Source: Andrusha Gotsmandon

„Ich bin Vater von vier wunderbaren und unglaublichen Kindern. Ich bin stolz auf jeden von ihnen und wäre bereit, für jeden einzelnen mein Leben aufs Spiel zu setzen“, so beginnt Andrej seine Ansprache. Er sagt, das Gymnasium, in dem seine Kinder lernen, sei wunderbar und außergewöhnlich, vor allem weil es von außergewöhnlichen Schülern besucht wird. Der Mann habe nicht erwartet, dass die Jugendlichen, und zwar nicht nur die Oberstufenschüler, eine so aktive Rolle in der Gesellschaft spielen würden.

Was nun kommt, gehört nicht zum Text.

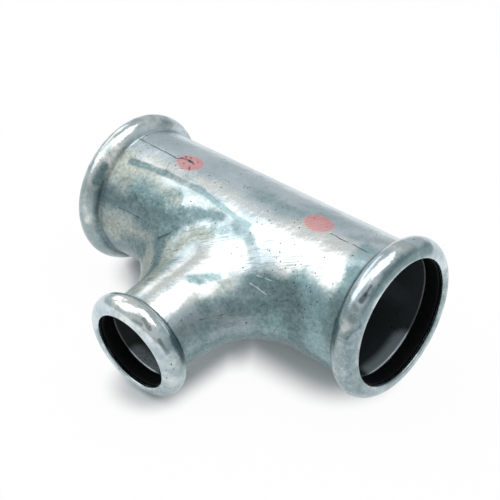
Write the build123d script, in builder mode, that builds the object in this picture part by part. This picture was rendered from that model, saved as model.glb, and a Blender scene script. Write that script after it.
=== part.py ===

„Sie zeigten, dass sie ihre eigene Meinung haben und sich nicht scheuen, diese zu äußern. Als ich sah, welchen Druck die Schulleitung auf sie ausübt und wie kompetent sie ihre Meinung verteidigen, konnte ich meine Freudentränen kaum zurückhalten. So erwächst die Blüte unserer Nation. Unsere Kinder haben uns, den Erwachsenen, zu verstehen gegeben, dass nicht alles verloren ist, dass nach uns eine Generation kommt, die die Zukunft unseres Landes ist.“

Andrej sagt, er könne nicht gleichgültig bleiben. Er machte ein Plakat mit der Aufschrift „Schüler, Ihr seid unglaublich! Ich bin stolz auf Euch!“ und kam mit ihm in der Pause zum Haupteingang des Gymnasiums. Was danach geschah, könne der gesunde Menschenverstand nicht fassen, sagt er.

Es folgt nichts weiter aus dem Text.